**Your objective:** Among the entries below, one stretch runs from the line that contains "the bounding box" through the line that contains "imported = [obj". Repeat that stretch exactly, ends included, and only that.

(3D code data)
## begin
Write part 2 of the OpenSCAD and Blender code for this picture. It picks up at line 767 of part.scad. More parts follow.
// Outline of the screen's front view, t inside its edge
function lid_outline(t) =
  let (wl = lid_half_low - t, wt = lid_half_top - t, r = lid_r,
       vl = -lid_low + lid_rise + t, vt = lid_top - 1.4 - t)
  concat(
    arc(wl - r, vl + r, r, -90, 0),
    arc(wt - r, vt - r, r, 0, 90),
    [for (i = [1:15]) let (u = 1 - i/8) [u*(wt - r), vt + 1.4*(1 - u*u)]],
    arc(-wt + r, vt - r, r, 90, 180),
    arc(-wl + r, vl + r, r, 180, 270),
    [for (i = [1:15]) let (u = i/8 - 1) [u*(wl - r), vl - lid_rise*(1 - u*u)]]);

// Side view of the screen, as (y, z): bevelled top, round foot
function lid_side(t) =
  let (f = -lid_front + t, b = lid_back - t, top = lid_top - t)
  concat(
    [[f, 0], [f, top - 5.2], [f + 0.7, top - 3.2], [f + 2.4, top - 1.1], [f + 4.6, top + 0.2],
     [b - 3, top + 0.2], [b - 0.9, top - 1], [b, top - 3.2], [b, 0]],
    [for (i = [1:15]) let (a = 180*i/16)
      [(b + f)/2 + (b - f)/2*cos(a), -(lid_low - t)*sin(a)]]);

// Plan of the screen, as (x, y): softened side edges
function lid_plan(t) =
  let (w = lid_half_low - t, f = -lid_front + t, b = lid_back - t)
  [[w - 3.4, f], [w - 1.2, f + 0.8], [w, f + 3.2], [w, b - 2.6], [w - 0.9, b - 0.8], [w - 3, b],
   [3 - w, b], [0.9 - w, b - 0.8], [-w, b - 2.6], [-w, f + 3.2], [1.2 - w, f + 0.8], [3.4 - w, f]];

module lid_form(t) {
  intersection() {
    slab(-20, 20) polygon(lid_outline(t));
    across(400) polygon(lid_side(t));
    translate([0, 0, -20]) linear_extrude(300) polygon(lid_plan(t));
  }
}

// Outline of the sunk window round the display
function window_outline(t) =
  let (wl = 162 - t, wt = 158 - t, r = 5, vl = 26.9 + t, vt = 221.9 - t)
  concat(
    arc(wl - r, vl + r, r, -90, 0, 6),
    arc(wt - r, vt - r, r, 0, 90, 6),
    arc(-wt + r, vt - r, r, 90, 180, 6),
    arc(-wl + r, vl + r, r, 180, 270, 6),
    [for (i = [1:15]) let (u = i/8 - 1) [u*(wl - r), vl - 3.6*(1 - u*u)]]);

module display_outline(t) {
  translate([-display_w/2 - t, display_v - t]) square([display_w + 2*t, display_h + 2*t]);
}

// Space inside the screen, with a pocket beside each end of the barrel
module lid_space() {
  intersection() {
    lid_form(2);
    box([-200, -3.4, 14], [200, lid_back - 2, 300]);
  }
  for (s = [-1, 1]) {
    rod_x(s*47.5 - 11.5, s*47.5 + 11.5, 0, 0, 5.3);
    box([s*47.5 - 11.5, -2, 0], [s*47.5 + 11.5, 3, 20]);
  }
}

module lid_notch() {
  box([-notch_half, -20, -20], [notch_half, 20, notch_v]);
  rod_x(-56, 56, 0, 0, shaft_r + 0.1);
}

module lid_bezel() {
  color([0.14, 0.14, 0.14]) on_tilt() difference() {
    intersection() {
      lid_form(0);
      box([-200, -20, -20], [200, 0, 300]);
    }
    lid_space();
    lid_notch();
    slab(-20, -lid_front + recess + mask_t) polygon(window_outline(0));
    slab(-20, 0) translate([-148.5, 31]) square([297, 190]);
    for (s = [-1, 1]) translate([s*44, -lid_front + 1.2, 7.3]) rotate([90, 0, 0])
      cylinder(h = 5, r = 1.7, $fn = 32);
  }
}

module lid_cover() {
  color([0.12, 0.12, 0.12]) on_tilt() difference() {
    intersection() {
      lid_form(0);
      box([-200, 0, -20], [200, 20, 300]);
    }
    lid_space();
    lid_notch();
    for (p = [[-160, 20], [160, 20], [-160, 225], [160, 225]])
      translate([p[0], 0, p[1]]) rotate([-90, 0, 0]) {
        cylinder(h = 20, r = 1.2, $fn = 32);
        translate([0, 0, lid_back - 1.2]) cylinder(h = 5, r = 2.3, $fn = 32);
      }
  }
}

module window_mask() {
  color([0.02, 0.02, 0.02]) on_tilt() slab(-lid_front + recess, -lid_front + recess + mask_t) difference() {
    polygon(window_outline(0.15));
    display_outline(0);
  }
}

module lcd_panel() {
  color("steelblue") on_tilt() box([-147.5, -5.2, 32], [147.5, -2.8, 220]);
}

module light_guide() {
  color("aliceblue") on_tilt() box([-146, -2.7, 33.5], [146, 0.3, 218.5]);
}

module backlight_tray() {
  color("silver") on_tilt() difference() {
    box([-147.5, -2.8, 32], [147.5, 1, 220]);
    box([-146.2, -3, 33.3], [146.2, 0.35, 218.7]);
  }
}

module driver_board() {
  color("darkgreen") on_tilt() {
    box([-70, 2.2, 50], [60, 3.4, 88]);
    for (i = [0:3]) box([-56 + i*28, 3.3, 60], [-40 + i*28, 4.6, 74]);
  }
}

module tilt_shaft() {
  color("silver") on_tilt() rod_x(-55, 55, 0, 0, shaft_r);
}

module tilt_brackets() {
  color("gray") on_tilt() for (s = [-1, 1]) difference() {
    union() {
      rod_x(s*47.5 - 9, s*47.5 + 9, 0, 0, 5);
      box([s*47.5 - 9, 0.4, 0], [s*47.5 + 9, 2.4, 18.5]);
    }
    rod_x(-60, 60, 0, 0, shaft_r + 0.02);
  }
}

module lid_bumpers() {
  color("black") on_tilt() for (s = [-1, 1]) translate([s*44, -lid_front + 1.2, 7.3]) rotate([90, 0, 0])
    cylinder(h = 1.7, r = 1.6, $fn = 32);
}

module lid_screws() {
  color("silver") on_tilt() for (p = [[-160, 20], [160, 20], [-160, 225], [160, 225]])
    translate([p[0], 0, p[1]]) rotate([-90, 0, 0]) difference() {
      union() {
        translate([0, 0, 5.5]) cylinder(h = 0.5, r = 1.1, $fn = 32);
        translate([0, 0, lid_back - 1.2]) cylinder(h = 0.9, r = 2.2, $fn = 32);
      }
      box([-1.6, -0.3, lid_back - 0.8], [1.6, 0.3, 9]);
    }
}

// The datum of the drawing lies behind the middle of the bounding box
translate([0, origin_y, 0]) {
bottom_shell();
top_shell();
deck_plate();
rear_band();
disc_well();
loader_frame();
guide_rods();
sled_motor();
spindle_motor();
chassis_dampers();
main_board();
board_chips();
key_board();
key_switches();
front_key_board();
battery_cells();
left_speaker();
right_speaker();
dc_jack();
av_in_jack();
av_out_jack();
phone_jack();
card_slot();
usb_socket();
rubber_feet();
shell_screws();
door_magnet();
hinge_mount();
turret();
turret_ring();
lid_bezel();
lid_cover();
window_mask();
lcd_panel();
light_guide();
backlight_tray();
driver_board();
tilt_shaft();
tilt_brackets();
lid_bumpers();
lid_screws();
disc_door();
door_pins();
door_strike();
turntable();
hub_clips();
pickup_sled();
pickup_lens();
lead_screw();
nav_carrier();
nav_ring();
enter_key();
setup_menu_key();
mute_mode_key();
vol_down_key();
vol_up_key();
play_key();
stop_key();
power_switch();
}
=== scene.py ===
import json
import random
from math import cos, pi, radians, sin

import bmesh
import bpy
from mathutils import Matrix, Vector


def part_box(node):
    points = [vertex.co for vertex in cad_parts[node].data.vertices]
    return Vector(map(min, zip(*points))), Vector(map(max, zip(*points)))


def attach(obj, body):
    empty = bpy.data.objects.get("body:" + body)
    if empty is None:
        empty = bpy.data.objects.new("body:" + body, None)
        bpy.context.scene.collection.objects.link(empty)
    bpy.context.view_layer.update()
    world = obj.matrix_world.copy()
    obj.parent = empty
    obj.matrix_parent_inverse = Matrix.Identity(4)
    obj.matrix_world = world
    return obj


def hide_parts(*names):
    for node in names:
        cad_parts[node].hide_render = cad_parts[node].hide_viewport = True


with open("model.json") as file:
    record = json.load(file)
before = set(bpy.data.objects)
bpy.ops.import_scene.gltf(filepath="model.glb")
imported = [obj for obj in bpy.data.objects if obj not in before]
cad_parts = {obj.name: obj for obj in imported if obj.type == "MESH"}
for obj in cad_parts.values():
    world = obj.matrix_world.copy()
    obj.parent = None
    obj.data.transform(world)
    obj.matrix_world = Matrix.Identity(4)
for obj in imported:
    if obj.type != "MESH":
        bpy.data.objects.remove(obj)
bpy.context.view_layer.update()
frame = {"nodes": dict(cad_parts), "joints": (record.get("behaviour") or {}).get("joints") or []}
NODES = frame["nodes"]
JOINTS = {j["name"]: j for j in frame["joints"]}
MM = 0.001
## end
## begin
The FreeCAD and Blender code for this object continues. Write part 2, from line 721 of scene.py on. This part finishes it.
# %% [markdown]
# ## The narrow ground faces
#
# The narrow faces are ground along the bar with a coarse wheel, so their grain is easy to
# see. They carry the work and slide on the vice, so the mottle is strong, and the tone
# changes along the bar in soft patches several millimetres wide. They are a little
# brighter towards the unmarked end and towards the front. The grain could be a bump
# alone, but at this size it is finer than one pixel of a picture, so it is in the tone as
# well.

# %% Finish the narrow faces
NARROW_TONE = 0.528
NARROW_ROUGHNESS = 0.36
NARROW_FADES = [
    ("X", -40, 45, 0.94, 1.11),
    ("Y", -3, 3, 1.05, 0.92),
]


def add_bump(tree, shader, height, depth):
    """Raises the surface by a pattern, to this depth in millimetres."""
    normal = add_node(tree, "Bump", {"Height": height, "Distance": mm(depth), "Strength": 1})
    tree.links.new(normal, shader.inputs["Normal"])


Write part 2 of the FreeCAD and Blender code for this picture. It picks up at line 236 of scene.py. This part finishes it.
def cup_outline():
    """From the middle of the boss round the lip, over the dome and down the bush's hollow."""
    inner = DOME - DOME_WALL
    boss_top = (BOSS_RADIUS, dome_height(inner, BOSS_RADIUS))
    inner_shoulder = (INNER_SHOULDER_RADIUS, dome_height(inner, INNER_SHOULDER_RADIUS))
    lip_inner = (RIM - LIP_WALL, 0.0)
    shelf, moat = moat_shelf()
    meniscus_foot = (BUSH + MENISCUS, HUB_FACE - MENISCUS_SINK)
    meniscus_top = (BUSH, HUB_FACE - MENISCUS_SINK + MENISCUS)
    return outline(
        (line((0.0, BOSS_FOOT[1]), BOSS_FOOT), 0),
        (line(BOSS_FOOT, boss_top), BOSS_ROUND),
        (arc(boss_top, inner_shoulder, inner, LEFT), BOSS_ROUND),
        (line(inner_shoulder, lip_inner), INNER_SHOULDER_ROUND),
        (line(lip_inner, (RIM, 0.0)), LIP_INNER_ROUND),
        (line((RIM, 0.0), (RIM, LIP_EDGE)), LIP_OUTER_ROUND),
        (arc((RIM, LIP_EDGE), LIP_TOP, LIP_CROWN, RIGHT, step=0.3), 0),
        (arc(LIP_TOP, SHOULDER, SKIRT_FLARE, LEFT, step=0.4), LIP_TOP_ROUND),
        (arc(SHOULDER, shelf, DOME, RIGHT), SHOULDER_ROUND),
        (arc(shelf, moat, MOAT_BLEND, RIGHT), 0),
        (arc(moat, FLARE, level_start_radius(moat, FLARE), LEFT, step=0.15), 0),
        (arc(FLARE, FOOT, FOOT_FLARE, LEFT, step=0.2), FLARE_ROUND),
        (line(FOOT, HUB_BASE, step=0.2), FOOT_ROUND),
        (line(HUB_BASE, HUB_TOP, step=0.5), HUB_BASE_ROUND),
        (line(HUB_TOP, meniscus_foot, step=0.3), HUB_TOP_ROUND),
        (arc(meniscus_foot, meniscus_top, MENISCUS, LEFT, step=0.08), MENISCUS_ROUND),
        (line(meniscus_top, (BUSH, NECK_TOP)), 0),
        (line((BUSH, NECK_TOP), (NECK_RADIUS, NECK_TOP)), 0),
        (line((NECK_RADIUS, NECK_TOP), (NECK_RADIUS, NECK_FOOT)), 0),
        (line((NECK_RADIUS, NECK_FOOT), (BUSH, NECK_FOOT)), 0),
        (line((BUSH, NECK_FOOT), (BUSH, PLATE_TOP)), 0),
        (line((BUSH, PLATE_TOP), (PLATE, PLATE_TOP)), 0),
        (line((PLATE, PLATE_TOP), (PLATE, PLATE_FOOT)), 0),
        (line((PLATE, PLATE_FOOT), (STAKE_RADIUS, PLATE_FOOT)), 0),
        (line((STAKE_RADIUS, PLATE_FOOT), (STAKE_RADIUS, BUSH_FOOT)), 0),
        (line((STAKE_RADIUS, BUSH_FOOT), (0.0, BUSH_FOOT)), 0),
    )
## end
**Response to the exercise:**
// The datum of the drawing lies behind the middle of the bounding box
translate([0, origin_y, 0]) {
bottom_shell();
top_shell();
deck_plate();
rear_band();
disc_well();
loader_frame();
guide_rods();
sled_motor();
spindle_motor();
chassis_dampers();
main_board();
board_chips();
key_board();
key_switches();
front_key_board();
battery_cells();
left_speaker();
right_speaker();
dc_jack();
av_in_jack();
av_out_jack();
phone_jack();
card_slot();
usb_socket();
rubber_feet();
shell_screws();
door_magnet();
hinge_mount();
turret();
turret_ring();
lid_bezel();
lid_cover();
window_mask();
lcd_panel();
light_guide();
backlight_tray();
driver_board();
tilt_shaft();
tilt_brackets();
lid_bumpers();
lid_screws();
disc_door();
door_pins();
door_strike();
turntable();
hub_clips();
pickup_sled();
pickup_lens();
lead_screw();
nav_carrier();
nav_ring();
enter_key();
setup_menu_key();
mute_mode_key();
vol_down_key();
vol_up_key();
play_key();
stop_key();
power_switch();
}
=== scene.py ===
import json
import random
from math import cos, pi, radians, sin

import bmesh
import bpy
from mathutils import Matrix, Vector


def part_box(node):
    points = [vertex.co for vertex in cad_parts[node].data.vertices]
    return Vector(map(min, zip(*points))), Vector(map(max, zip(*points)))


def attach(obj, body):
    empty = bpy.data.objects.get("body:" + body)
    if empty is None:
        empty = bpy.data.objects.new("body:" + body, None)
        bpy.context.scene.collection.objects.link(empty)
    bpy.context.view_layer.update()
    world = obj.matrix_world.copy()
    obj.parent = empty
    obj.matrix_parent_inverse = Matrix.Identity(4)
    obj.matrix_world = world
    return obj


def hide_parts(*names):
    for node in names:
        cad_parts[node].hide_render = cad_parts[node].hide_viewport = True


with open("model.json") as file:
    record = json.load(file)
before = set(bpy.data.objects)
bpy.ops.import_scene.gltf(filepath="model.glb")
imported = [obj for obj in bpy.data.objects if obj not in before]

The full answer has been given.